== INFORMATION SUPPLIED ==
○ ○ ○
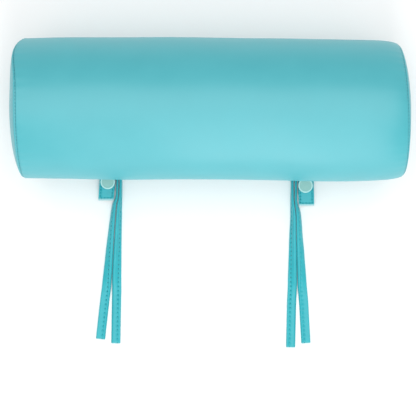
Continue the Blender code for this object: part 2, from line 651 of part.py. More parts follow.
def tie_unit(side_name, unit):
    """One unit in the front seam: the anchor tab below, the snap tab above it, and two ties."""
    snap_x, snap_y = beside_tie(unit, CAP_TO_TIE + CAP_RADIUS), unit["snap_y"]
    apart = (TAB_THICKNESS + 2 * CLEARANCE) / 2 / BOLSTER_RADIUS
    anchor_angle, tab_angle = FRONT_SEAM_ANGLE + apart, FRONT_SEAM_ANGLE - apart
    anchor_end = snap_y - ANCHOR_PAST_SNAP
    anchor_route = tab_route(unit, anchor_angle, ANCHOR_MIDDLE, anchor_end, ANCHOR_MIDDLE)
    snap_route = tab_route(unit, tab_angle, TAB_MIDDLE, unit["tab_end_y"], TAB_MIDDLE - TAB_DROOP)
    fold_line = on_cover(tab_angle - TAB_THICKNESS / 2 / BOLSTER_RADIUS, BOLSTER_RADIUS + CLEARANCE)
    anchor_hinge = empty(f"{side_name}_anchor_hinge", (snap_x, *fold_line))
    tab_hinge = empty(f"{side_name}_tab_hinge", (snap_x, *fold_line))
    tie_hinges = {}
    for tie_name in ("outer_tie", "inner_tie"):
        root_x = unit[tie_name][0][1] * MM
        tie_hinges[tie_name] = empty(
            f"{side_name}_{tie_name}_hinge", (root_x, TIE_ROOT_Y, COVER_OVER_ROOT - CLEARANCE))
    bpy.context.view_layer.update()

    anchor_edges, snap_edges = tab_edges(unit, anchor_route), tab_edges(unit, snap_route)
    anchor = strap(f"{side_name}_anchor_tab", anchor_edges, TAB_THICKNESS, strap_vinyl, anchor_hinge)
    tab = strap(f"{side_name}_snap_tab", snap_edges, TAB_THICKNESS, strap_vinyl, tab_hinge)
    prong_hole(anchor, f"{side_name}_anchor_hole", (snap_x, snap_y), ANCHOR_MIDDLE)
    prong_hole(tab, f"{side_name}_tab_hole", (snap_x, snap_y), TAB_MIDDLE)
    snap_pieces(side_name, (snap_x, snap_y), anchor_hinge, tab_hinge)
    for tie_name, way in (("outer_tie", unit["side"]), ("inner_tie", -unit["side"])):
        edges = tie_edges(unit[tie_name], way)
        strap(f"{side_name}_{tie_name}", edges, TIE_THICKNESS, strap_vinyl, tie_hinges[tie_name])


for side_name, unit in UNITS.items():
    tie_unit(side_name, unit)
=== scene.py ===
"""A turquoise vinyl bolster pillow with two snap tabs and two pairs of tie straps.

The sections follow the pillow as it is put together: the ties, the sewn cover, its filling, the zip
in the back seam, the snap tabs and the snaps.  Lengths are in metres.  +X runs along the pillow and
-Y towards its ties.  Angles round the pillow are measured from straight down, positive towards +Y.
"""
import math

import bmesh
import bpy
import numpy as np
from mathutils import Matrix, Vector


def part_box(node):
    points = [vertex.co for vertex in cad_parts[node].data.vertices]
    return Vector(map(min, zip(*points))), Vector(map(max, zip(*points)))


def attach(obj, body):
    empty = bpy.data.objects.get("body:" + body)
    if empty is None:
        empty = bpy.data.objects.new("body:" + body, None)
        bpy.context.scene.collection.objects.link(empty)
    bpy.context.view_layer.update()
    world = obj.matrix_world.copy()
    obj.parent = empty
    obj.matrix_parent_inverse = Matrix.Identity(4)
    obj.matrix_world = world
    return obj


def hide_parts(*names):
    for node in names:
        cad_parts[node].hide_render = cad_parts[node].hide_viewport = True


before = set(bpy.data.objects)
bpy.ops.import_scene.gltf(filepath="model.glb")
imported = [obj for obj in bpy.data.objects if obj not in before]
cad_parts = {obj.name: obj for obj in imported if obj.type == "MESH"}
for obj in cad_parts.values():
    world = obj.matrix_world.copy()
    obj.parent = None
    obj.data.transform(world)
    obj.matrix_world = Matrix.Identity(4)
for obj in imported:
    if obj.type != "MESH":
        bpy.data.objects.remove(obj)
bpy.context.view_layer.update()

MM = 0.001
scene = bpy.context.scene

# ---- Table, light and camera --------------------------------------------------------------------
# The pillow lies on a white table and is seen from straight above through a long lens.  One broad
# soft light stands on the tie side and one hangs overhead, with pale, even light from all round.
TABLE_SIZE = 12.0
TABLE_DROP = 0.3 * MM           # the table's top, below the pillow's lowest point
camera_data = bpy.data.cameras.new("camera")
camera_data.lens = 120
camera_data.sensor_width = 36
camera_data.clip_end = 20
camera = bpy.data.objects.new("camera", camera_data)
scene.collection.objects.link(camera)
camera.location = (-0.0018, -0.104, 1.525)
scene.camera = camera
scene.view_settings.view_transform = "Standard"


def soft_light(name, place, aim, size, power):
    lamp = bpy.data.lights.new(name, "AREA")
    lamp.shape = "RECTANGLE"
    lamp.size, lamp.size_y = size
    lamp.energy = power
    made = bpy.data.objects.new(name, lamp)
    scene.collection.objects.link(made)
    made.location = place
    made.rotation_euler = (Vector(aim) - Vector(place)).to_track_quat("-Z", "Y").to_euler()


soft_light("key", (0.10, -1.12, 0.78), (0.03, 0.0, 0.07), (0.42, 2.0), 8.8)
soft_light("overhead", (0.0, 0.2, 2.6), (0.0, 0.0, 0.0), (2.4, 2.4), 28.5)

world = bpy.data.worlds.new("studio")
world.use_nodes = True
world.node_tree.nodes["Background"].inputs["Color"].default_value = (1.0, 1.0, 1.0, 1.0)
world.node_tree.nodes["Background"].inputs["Strength"].default_value = 0.66
scene.world = world

table_white = bpy.data.materials.new("table_white")
table_white.use_nodes = True
table_shader = table_white.node_tree.nodes["Principled BSDF"]
table_shader.inputs["Base Color"].default_value = (0.90, 0.90, 0.90, 1.0)
table_shader.inputs["Roughness"].default_value = 0.9
table_shader.inputs["Specular IOR Level"].default_value = 0.0
table_shader.inputs["Emission Color"].default_value = (1.0, 1.0, 1.0, 1.0)
table_shader.inputs["Emission Strength"].default_value = 0.09
table_mesh = bpy.data.meshes.new("table")
table_shape = bmesh.new()
table_place = Matrix.Translation((0.0, 0.0, -TABLE_DROP))
bmesh.ops.create_grid(
    table_shape, x_segments=1, y_segments=1, size=TABLE_SIZE / 2, matrix=table_place)
table_shape.to_mesh(table_mesh)
table_shape.free()
table_mesh.materials.append(table_white)
table = bpy.data.objects.new("table", table_mesh)
scene.collection.objects.link(table)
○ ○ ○
== WORK REQUIRED ==
Nothing but the lines from the one with "anchor_route), tab_edges(unit, snap_route)" to the one with "for node in" should be echoed, both of them included, exactly as written.

== FINAL ANSWER ==
    anchor_edges, snap_edges = tab_edges(unit, anchor_route), tab_edges(unit, snap_route)
    anchor = strap(f"{side_name}_anchor_tab", anchor_edges, TAB_THICKNESS, strap_vinyl, anchor_hinge)
    tab = strap(f"{side_name}_snap_tab", snap_edges, TAB_THICKNESS, strap_vinyl, tab_hinge)
    prong_hole(anchor, f"{side_name}_anchor_hole", (snap_x, snap_y), ANCHOR_MIDDLE)
    prong_hole(tab, f"{side_name}_tab_hole", (snap_x, snap_y), TAB_MIDDLE)
    snap_pieces(side_name, (snap_x, snap_y), anchor_hinge, tab_hinge)
    for tie_name, way in (("outer_tie", unit["side"]), ("inner_tie", -unit["side"])):
        edges = tie_edges(unit[tie_name], way)
        strap(f"{side_name}_{tie_name}", edges, TIE_THICKNESS, strap_vinyl, tie_hinges[tie_name])


for side_name, unit in UNITS.items():
    tie_unit(side_name, unit)
=== scene.py ===
"""A turquoise vinyl bolster pillow with two snap tabs and two pairs of tie straps.

The sections follow the pillow as it is put together: the ties, the sewn cover, its filling, the zip
in the back seam, the snap tabs and the snaps.  Lengths are in metres.  +X runs along the pillow and
-Y towards its ties.  Angles round the pillow are measured from straight down, positive towards +Y.
"""
import math

import bmesh
import bpy
import numpy as np
from mathutils import Matrix, Vector


def part_box(node):
    points = [vertex.co for vertex in cad_parts[node].data.vertices]
    return Vector(map(min, zip(*points))), Vector(map(max, zip(*points)))


def attach(obj, body):
    empty = bpy.data.objects.get("body:" + body)
    if empty is None:
        empty = bpy.data.objects.new("body:" + body, None)
        bpy.context.scene.collection.objects.link(empty)
    bpy.context.view_layer.update()
    world = obj.matrix_world.copy()
    obj.parent = empty
    obj.matrix_parent_inverse = Matrix.Identity(4)
    obj.matrix_world = world
    return obj


def hide_parts(*names):
    for node in names:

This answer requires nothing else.